Improving Optical Flow Sensor Using a Gimbal for Quadrotor Navigation in GPS-Denied Environment
Jonathan Flores,
Ivan Gonzalez-Hernandez,
Sergio Salazar,
Rogelio Lozano,
Christian Reyes
Affiliations
Jonathan Flores
Department of Research and Multidisciplinary Studies, Program of Aerial and Submarine Autonomous Navigation Systems, Center for Research and Advanced Studies of the National Polytechnic Institute, Mexico City 07360, Mexico
Ivan Gonzalez-Hernandez
Department of Research and Multidisciplinary Studies, Program of Aerial and Submarine Autonomous Navigation Systems, Center for Research and Advanced Studies of the National Polytechnic Institute, Mexico City 07360, Mexico
Sergio Salazar
Department of Research and Multidisciplinary Studies, Program of Aerial and Submarine Autonomous Navigation Systems, Center for Research and Advanced Studies of the National Polytechnic Institute, Mexico City 07360, Mexico
Rogelio Lozano
Department of Research and Multidisciplinary Studies, Program of Aerial and Submarine Autonomous Navigation Systems, Center for Research and Advanced Studies of the National Polytechnic Institute, Mexico City 07360, Mexico
Christian Reyes
Department of Research and Multidisciplinary Studies, Program of Aerial and Submarine Autonomous Navigation Systems, Center for Research and Advanced Studies of the National Polytechnic Institute, Mexico City 07360, Mexico
This paper proposes a new sensor using optical flow to stabilize a quadrotor when a GPS signal is not available. Normally, optical flow varies with the attitude of the aerial vehicle. This produces positive feedback on the attitude control that destabilizes the orientation of the vehicle.

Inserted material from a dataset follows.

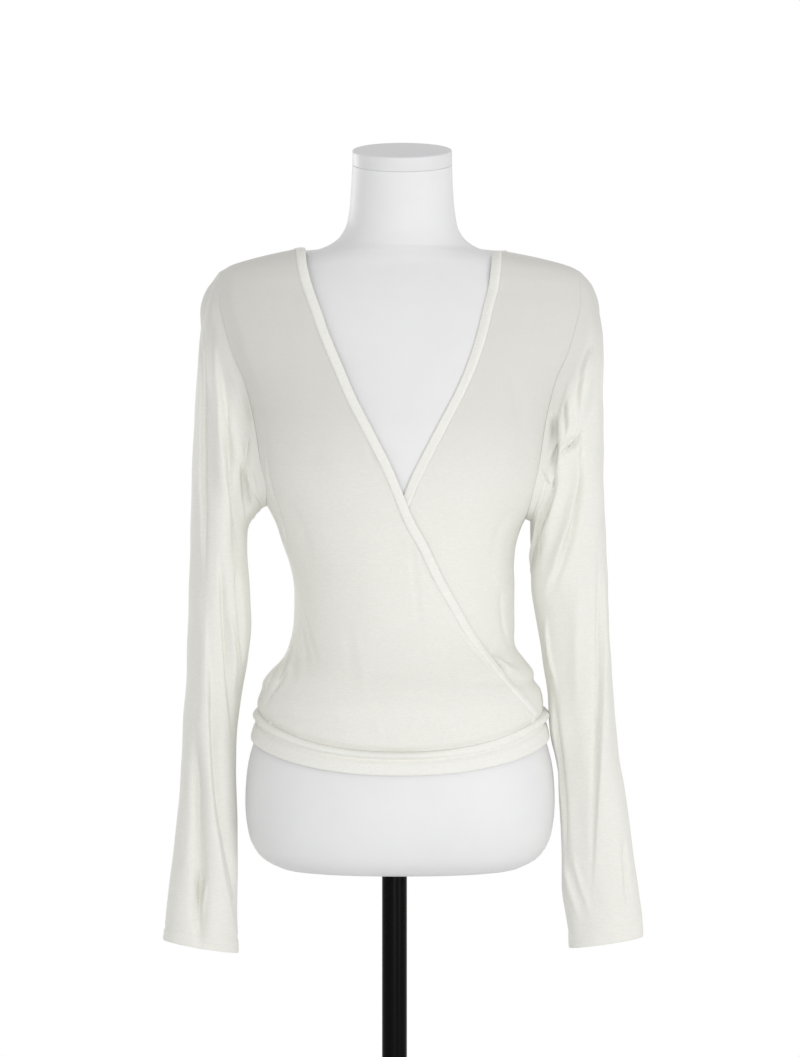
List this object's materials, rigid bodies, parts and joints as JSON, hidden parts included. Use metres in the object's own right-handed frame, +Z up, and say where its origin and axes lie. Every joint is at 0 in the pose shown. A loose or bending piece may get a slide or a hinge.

To avoid this, we propose a novel sensor using an optical flow camera with a 6DoF IMU (Inertial Measurement Unit) mounted on a two-axis anti-shake stabilizer mobile aerial gimbal. We also propose a robust algorithm based on Sliding Mode Control for stabilizing the optical flow sensor downwards independently of the aerial vehicle attitude. This method improves the estimation of the position and velocity of the quadrotor. We present experimental results to show the performance of the proposed sensor and algorithms.